From the first line of the data below, copy each line up to the one containing "at_corner = np.array([key[0]", and include that line too.
^^^^^^^^^^^^^^^^
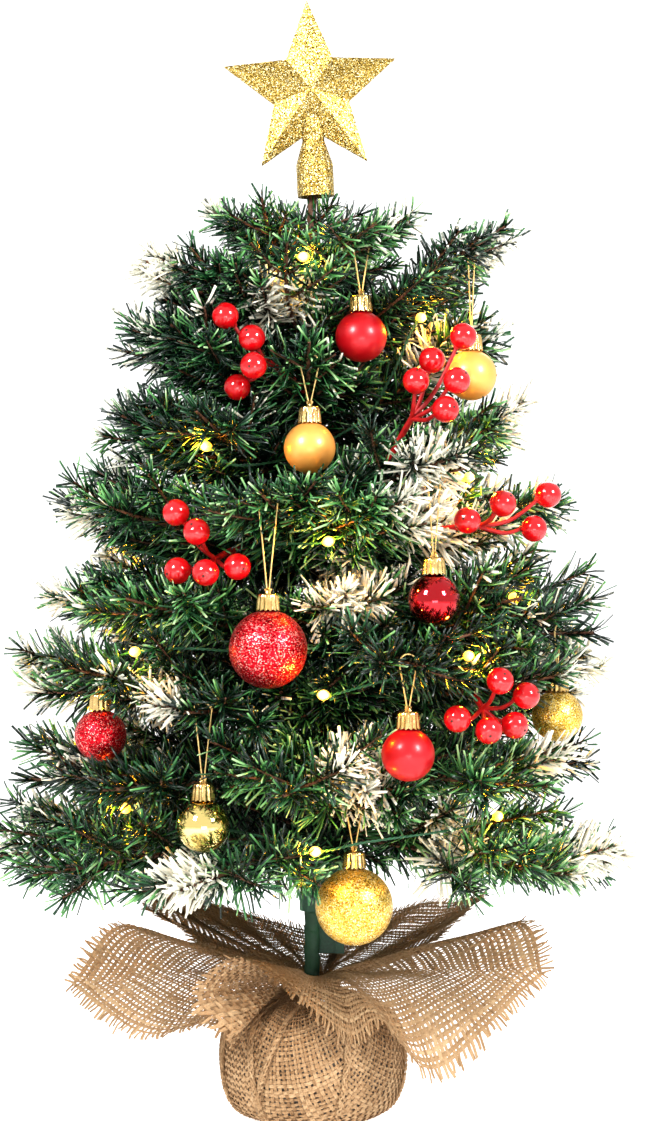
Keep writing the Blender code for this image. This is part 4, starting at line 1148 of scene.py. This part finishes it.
# The bag from the middle of its foot to its neck: distance from the axis, height.
BAG = ((0, 0.0008), (0.0285, 0.0008), (0.0418, 0.0060), (0.0480, 0.0165), (0.0506, 0.0328),
       (0.0489, 0.0482), (0.0415, 0.0600), (0.0245, 0.0672), (GATHER_RADIUS, 0.0715),
       (GATHER_RADIUS, GATHER_Z))
# Where the square's edge goes: azimuth on the flat cloth, place of the edge, height of the cloth
# halfway out to it.
EDGE = (
    (5, 0.072, 0.036, 0.095, 0.078), (24, 0.090, 0.062, 0.106, 0.079),
    (45, 0.102, 0.088, 0.115, 0.080), (68, 0.046, 0.084, 0.106, 0.080),
    (92, -0.004, 0.074, 0.098, 0.082), (116, -0.058, 0.088, 0.108, 0.084),
    (135, -0.100, 0.090, 0.121, 0.090), (164, -0.098, 0.060, 0.110, 0.088),
    (188, -0.075, 0.040, 0.098, 0.086), (205, -0.074, 0.016, 0.094, 0.090),
    (217, -0.114, 0.010, 0.107, 0.088), (225, -0.138, -0.020, 0.076, 0.084),
    (235, -0.096, -0.046, 0.050, 0.076), (242, -0.060, -0.050, 0.056, 0.070),
    (248, -0.043, -0.064, 0.049, 0.072), (254, -0.066, -0.062, 0.072, 0.082),
    (261, -0.046, -0.060, 0.097, 0.088), (270, -0.020, -0.060, 0.082, 0.088),
    (279, 0.008, -0.062, 0.056, 0.088), (286, 0.024, -0.064, 0.048, 0.090),
    (292, 0.040, -0.060, 0.058, 0.086), (299, 0.067, -0.070, 0.032, 0.084),
    (307, 0.102, -0.052, 0.056, 0.086), (315, 0.132, -0.030, 0.081, 0.090),
    (322, 0.124, 0.008, 0.106, 0.096), (334, 0.082, 0.012, 0.094, 0.086),
    (348, 0.066, 0.020, 0.090, 0.078),
)

bag = smooth_line(np.array([(r, z, 0) for r, z in BAG]), 200)
bag_gone = np.concatenate([[0], np.cumsum(np.linalg.norm(np.diff(bag, axis=0), axis=1))])
edge_azimuths = np.radians([key[0] for key in EDGE])
edge_table = np.array([key[1:] for key in EDGE])
at_corner = np.array([key[0] % 90 == 45 for key in EDGE])


def edge_at(azimuth):
    """Columns of the edge table on a closed curve, smooth but for the four corners of the square."""
    count = len(EDGE)
    azimuth = azimuth % (2 * pi)
    start = (np.searchsorted(edge_azimuths, azimuth, side="right") - 1) % count
    low, high = edge_azimuths[start], edge_azimuths[(start + 1) % count]
    t = ((azimuth - low) % (2 * pi) / ((high - low) % (2 * pi)))[:, None]
    a, b, c, d = (edge_table[(start + k) % count] for k in (-1, 0, 1, 2))
    leaves = np.where(at_corner[start][:, None], c - b, (c - a) / 2)
    arrives = np.where(at_corner[(start + 1) % count][:, None], c - b, (d - b) / 2)
    return (b * (1 + t**2 * (2 * t - 3)) + c * t**2 * (3 - 2 * t)
            + leaves * t * (1 - t) ** 2 - arrives * t**2 * (1 - t))


def cloth(u, v):
    """Where a point of the flat square goes."""
    reach = np.hypot(u, v)
    azimuth = np.arctan2(v, u)
    full = CLOTH_SIDE / 2 / np.maximum(np.abs(np.cos(azimuth)), np.abs(np.sin(azimuth)))
    neck = bag_gone[-1]
    radius = np.interp(reach, bag_gone, bag[:, 0])
    height = np.interp(reach, bag_gone, bag[:, 1])
    full_azimuth = azimuth
    past = [(azimuth - at - lean * (reach - TUCK_MIDDLE)) / TUCK for at, lean in TUCKS]
    tuck = sum((1 + np.tanh(turns)) / 2 for turns in past)
    tucked = sum(np.cosh(np.clip(turns, -9, 9)) ** -2.0 for turns in past)
    azimuth = (1 + FULLNESS) * azimuth + FULLNESS * pi - 2 * pi * FULLNESS / len(TUCKS) * tuck
    swing = azimuth + 0.10 * np.sin(3 * azimuth + 1) + 0.05 * np.sin(7 * azimuth)
    fold = np.cos(PLEATS * swing)
    rise = np.clip((reach - PLEATS_FROM) / (neck - PLEATS_FROM), 0, 1) ** 1.5
    squeeze = np.clip((reach - neck + SQUEEZE) / SQUEEZE, 0, 1)
    radius = radius + fold * rise * (0.0030 - 0.0018 * squeeze) + 0.0012 * rise * np.cos(5 * azimuth + 2)
    radius = radius + 0.0016 * tucked * np.clip(height / 0.02, 0, 1) * (reach < neck)
    on_bag = np.stack([radius * np.cos(azimuth), radius * np.sin(azimuth), height], -1)

    t = np.clip((reach - neck) / (full - neck), 0, 1.2)[:, None]
    keys = edge_at(full_azimuth)
    tight = (GATHER_RADIUS + 0.0012 * fold + 0.0012 * np.cos(5 * azimuth + 2))[:, None]
    start = np.concatenate([tight * np.cos(azimuth)[:, None], tight * np.sin(azimuth)[:, None],
                            np.full((len(u), 1), GATHER_Z)], 1)
    end = keys[:, :3]
    middle = np.concatenate([end[:, :2] * 0.42 + start[:, :2] * 0.30, keys[:, 3:]], 1)
    spread = (1 - t) ** 2 * start + 2 * t * (1 - t) * middle + t**2 * end
    wave = (0.0042 * fold[:, None] * np.exp(-t / 0.35) * np.minimum(t * 6, 1)
            + 0.0034 * np.sin(8 * azimuth + 0.6)[:, None] * t * (1.3 - t)
            + 0.0016 * np.sin(19 * azimuth + 4 * t[:, 0])[:, None] * t * (1.2 - t))
    spread[:, 2:] += wave
    return np.where((reach < neck)[:, None], on_bag, spread)


def yarns(direction, made):
    """All the yarns that run one way, each an arched strip three points wide."""
    half = CLOTH_SIDE / 2
    count = int(CLOTH_SIDE / YARN_PITCH)
    places = (np.arange(count) - (count - 1) / 2) * YARN_PITCH
    points, tones, faces = [], [], []
    for j in np.nonzero(np.abs(places) < half - FRINGE)[0]:
        along = places.copy()
        along[0], along[-1] = (end * (half - rng.uniform(0, 0.0025)) for end in (-1, 1))
        drift = np.convolve(rng.normal(0, 1, count + 8), np.ones(9) / 9, "valid")
        other = places[j] + 0.0008 * drift + rng.normal(0, 0.0001)
        loose = np.clip((np.abs(along) - (half - FRINGE)) / FRINGE, 0, 1)
        other = (other + loose * rng.normal(0, 0.0012) * np.sign(along)
                 + loose * rng.normal(0, 0.0005, count))
        step = 0.0004
        if direction:
            here, across = cloth(other, along), cloth(other + step, along) - cloth(other - step, along)
        else:
            here, across = cloth(along, other), cloth(along, other + step) - cloth(along, other - step)
        squeezed = np.linalg.norm(across, axis=1) / (2 * step)
        normal = unit(np.cross(np.gradient(here, axis=0), across)) * (-1 if direction else 1)
        over = (-1.0) ** (np.arange(count) + j + direction) * YARN_LIFT
        over = over * (1 - loose) * np.clip(squeezed, 0.3, 1)
        curl = rng.normal(0, 0.0014, 2)
        here = here + normal * (over + loose**2 * np.where(along < 0, *curl))[:, None]
        here[:, 2] = np.maximum(here[:, 2] - 0.0010 * loose**2, 0.0007)
        slub = 1 + 0.9 * np.convolve(rng.normal(0, 0.35, count + 4), np.ones(5) / 5, "valid")
        width = YARN_WIDTH / 2 * np.clip(slub, 0.6, 1.4)
        width = width * np.clip(squeezed, 0.35, 1.50) ** 1.3 * (1 - 0.35 * loose)
        side = unit(across) * width[:, None]
        points.append(np.stack([here - side, here + normal * YARN_ARCH, here + side], 1).reshape(-1, 3))
        tones.append(np.repeat(np.clip(0.5 + rng.normal(0, 0.16) + 0.5 * (slub - 1), 0, 1), 3))
        row = made + 3 * np.arange(count - 1)[:, None]
        k = np.arange(2)[None]
        quads = np.stack([row + k, row + 3 + k, row + 4 + k, row + 1 + k], -1).reshape(-1, 4)
        faces.append(quads[:, ::-1] if direction else quads)
        made += 3 * count
    return points, faces, tones


finish = Finish("burlap")
yarn_tone = finish.stored("tone")
fibre = finish.grain(0.00035, 4)
soil = finish.grain(0.020, 3)
burlap = finish.surface(
    Base_Color=finish.ramp(fibre * 0.55 + yarn_tone * 0.45 + soil * 0.2 - 0.1,
                           (0.15, (0.17, 0.090, 0.038)), (0.45, (0.38, 0.235, 0.122)),
                           (0.85, (0.62, 0.435, 0.26))),
    Roughness=0.86 + 0.1 * fibre, Normal=finish.bump(fibre, 0.0004))
rng = np.random.default_rng(70)
points, faces, tones = yarns(0, 0)
more = yarns(1, sum(len(part) for part in points))
cloth_piece = piece("burlap_cloth", np.concatenate(points + more[0]), faces + more[1], burlap, "tree",
                    smooth=True, tone=np.concatenate(tones + more[2]))
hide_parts("burlap_wrap")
^^^^^^^^^^^^^^^^
THE REPLY:
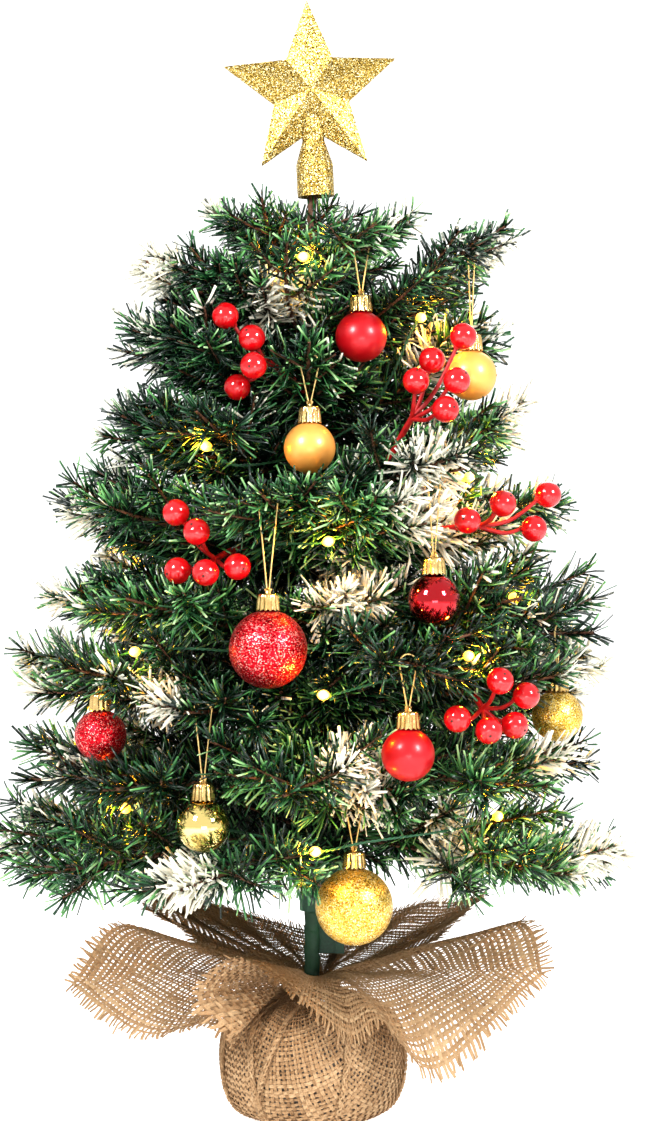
Keep writing the Blender code for this image. This is part 4, starting at line 1148 of scene.py. This part finishes it.
# The bag from the middle of its foot to its neck: distance from the axis, height.
BAG = ((0, 0.0008), (0.0285, 0.0008), (0.0418, 0.0060), (0.0480, 0.0165), (0.0506, 0.0328),
       (0.0489, 0.0482), (0.0415, 0.0600), (0.0245, 0.0672), (GATHER_RADIUS, 0.0715),
       (GATHER_RADIUS, GATHER_Z))
# Where the square's edge goes: azimuth on the flat cloth, place of the edge, height of the cloth
# halfway out to it.
EDGE = (
    (5, 0.072, 0.036, 0.095, 0.078), (24, 0.090, 0.062, 0.106, 0.079),
    (45, 0.102, 0.088, 0.115, 0.080), (68, 0.046, 0.084, 0.106, 0.080),
    (92, -0.004, 0.074, 0.098, 0.082), (116, -0.058, 0.088, 0.108, 0.084),
    (135, -0.100, 0.090, 0.121, 0.090), (164, -0.098, 0.060, 0.110, 0.088),
    (188, -0.075, 0.040, 0.098, 0.086), (205, -0.074, 0.016, 0.094, 0.090),
    (217, -0.114, 0.010, 0.107, 0.088), (225, -0.138, -0.020, 0.076, 0.084),
    (235, -0.096, -0.046, 0.050, 0.076), (242, -0.060, -0.050, 0.056, 0.070),
    (248, -0.043, -0.064, 0.049, 0.072), (254, -0.066, -0.062, 0.072, 0.082),
    (261, -0.046, -0.060, 0.097, 0.088), (270, -0.020, -0.060, 0.082, 0.088),
    (279, 0.008, -0.062, 0.056, 0.088), (286, 0.024, -0.064, 0.048, 0.090),
    (292, 0.040, -0.060, 0.058, 0.086), (299, 0.067, -0.070, 0.032, 0.084),
    (307, 0.102, -0.052, 0.056, 0.086), (315, 0.132, -0.030, 0.081, 0.090),
    (322, 0.124, 0.008, 0.106, 0.096), (334, 0.082, 0.012, 0.094, 0.086),
    (348, 0.066, 0.020, 0.090, 0.078),
)

bag = smooth_line(np.array([(r, z, 0) for r, z in BAG]), 200)
bag_gone = np.concatenate([[0], np.cumsum(np.linalg.norm(np.diff(bag, axis=0), axis=1))])
edge_azimuths = np.radians([key[0] for key in EDGE])
edge_table = np.array([key[1:] for key in EDGE])
at_corner = np.array([key[0] % 90 == 45 for key in EDGE])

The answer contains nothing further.